Walking: It doesn't necessarily take a lot of money to the health benefits you want. In fact, not spending is a parallel goal in my experiment. Might even look for a paying job where 10,000 strides, spread over an eight hour shift, is part of the work. Don't guess many waitresses or waiters, walking mailmen, neighborhood police on foot patrol, or Amazon pickers have a single concern about getting their 10,000 strides in. They're getting paid to get healthy.

Ed Waggener

There have been no posts during the period 5:30amCT-6:17amCT this Labor Day. The time was used to test a way to get in the 10,000 steps I've taking each day as a health regimen.

I reached 5,100 of the strides, all indoors, in three rooms, but mostly around a small kitchen island. It took me 47 minutes to get half of the goal completed, or to be precise, 5,100 strides



The plan had been to get in all 10,000 strides at once. I quit because of hyperideation. Got to overthinking. That's dangerous. I know there has to be a better, more practical way.

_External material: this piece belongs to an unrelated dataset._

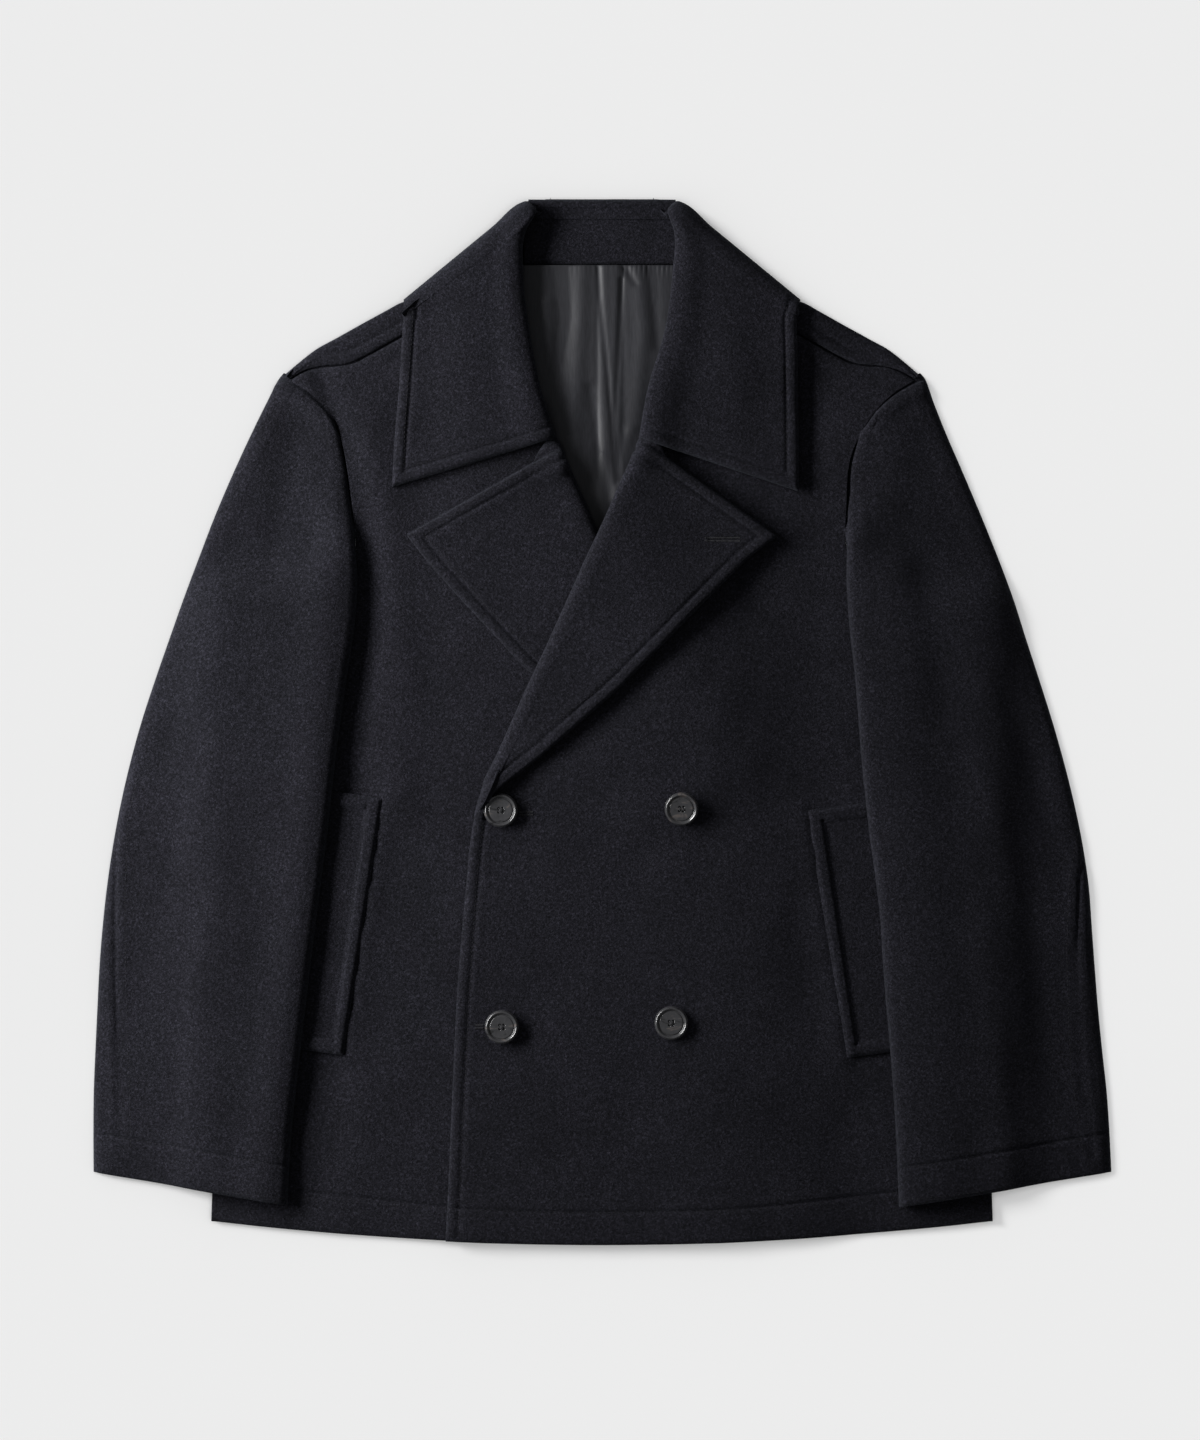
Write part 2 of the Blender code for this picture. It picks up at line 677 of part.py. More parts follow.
def main():
    global coat
    for obj in list(bpy.data.objects):
        bpy.data.objects.remove(obj)
    coat = bpy.data.collections.new("pea_coat")
    bpy.context.scene.collection.children.link(coat)
    make_back()
    make_lining()
    make_stand()
    make_collar()
    for side in SIGN:
        make_front(side)
        make_facing(side)
        make_sleeve_under(side)
        make_sleeve_top(side)
        make_welt(side)
    for number, (x, y) in enumerate(BUTTONS, 1):
        make_button(number, x, y)


main()
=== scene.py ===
"""Looks for the pea coat laid flat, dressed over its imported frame.

Plan sizes are in millimetres: +Y to the collar, +Z up. Left and right are the wearer's, so left is +X.
"""

import math

import bmesh
import bpy
import numpy as np
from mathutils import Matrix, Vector
from mathutils.bvhtree import BVHTree


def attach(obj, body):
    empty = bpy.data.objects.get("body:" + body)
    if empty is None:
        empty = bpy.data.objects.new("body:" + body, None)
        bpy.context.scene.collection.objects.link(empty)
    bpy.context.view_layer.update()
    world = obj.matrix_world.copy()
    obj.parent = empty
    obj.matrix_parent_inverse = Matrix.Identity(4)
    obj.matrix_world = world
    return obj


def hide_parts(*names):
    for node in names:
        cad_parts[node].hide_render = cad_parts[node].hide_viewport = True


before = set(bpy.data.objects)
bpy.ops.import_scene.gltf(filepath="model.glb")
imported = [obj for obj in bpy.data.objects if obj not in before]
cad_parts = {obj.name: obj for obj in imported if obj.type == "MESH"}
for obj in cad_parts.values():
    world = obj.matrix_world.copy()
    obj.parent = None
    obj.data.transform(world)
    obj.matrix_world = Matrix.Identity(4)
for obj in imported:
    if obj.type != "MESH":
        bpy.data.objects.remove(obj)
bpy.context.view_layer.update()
scene = bpy.context.scene
MM = 0.001

# Cloth and seams
WALL = 3.0            # melton
FACING_WALL = 2.5
COLLAR_WALL = 4.0     # two plies and canvas
LINING_WALL = 1.0
STAND_WALL = 3.5
WELT_WALL = 2.0
SEAM = 0.4            # gap between pieces that lie on each other

# Lengths
HEM_HALF = 281.2
HEM_Y = -376.2
HEM_LIFT = 16.6       # how much higher the hem is at the side seams
NECK_Y = 328.7        # back neck seam at the centre
CORNER = (54, 376)        # corner of the collar, where the diagonal fold starts
FALL = 113.0          # depth of the collar fall
SHOULDER_WRAP = 18.0  # how far the back comes forward over the shoulder
BUTTON_RADIUS = 12.0
BUTTON_HEIGHT = 4.0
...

Oh yeah, one piece of equipment I have - with no personal cash outlay - it was a gift from son Tom, is a wristband which had steps, miles, time, and more stuff I'm too techno-impaired to use. And I love it after starting to wear it almost six months after my 75th birthday.

They tell me that smartphones/watches offer the same functions. I have an iPhone, but I'm not sure I want to learn how to use it for this purpose. Instead, for me, it's been easier to get in some strides while talking the walk - that's one multi-tasking idea which seems to work, and it - unlike the circuits around the kitchen island, works for me.

Don't get me wrong - I'm not against special equipment. Maybe one day I'll graduate to $300 "tuna shoes" with flashing lights and special soles - but no swoosh or logo - that's anathema to me. Right now, I'll save the credit card interest, and wait until my feet tell me I need them.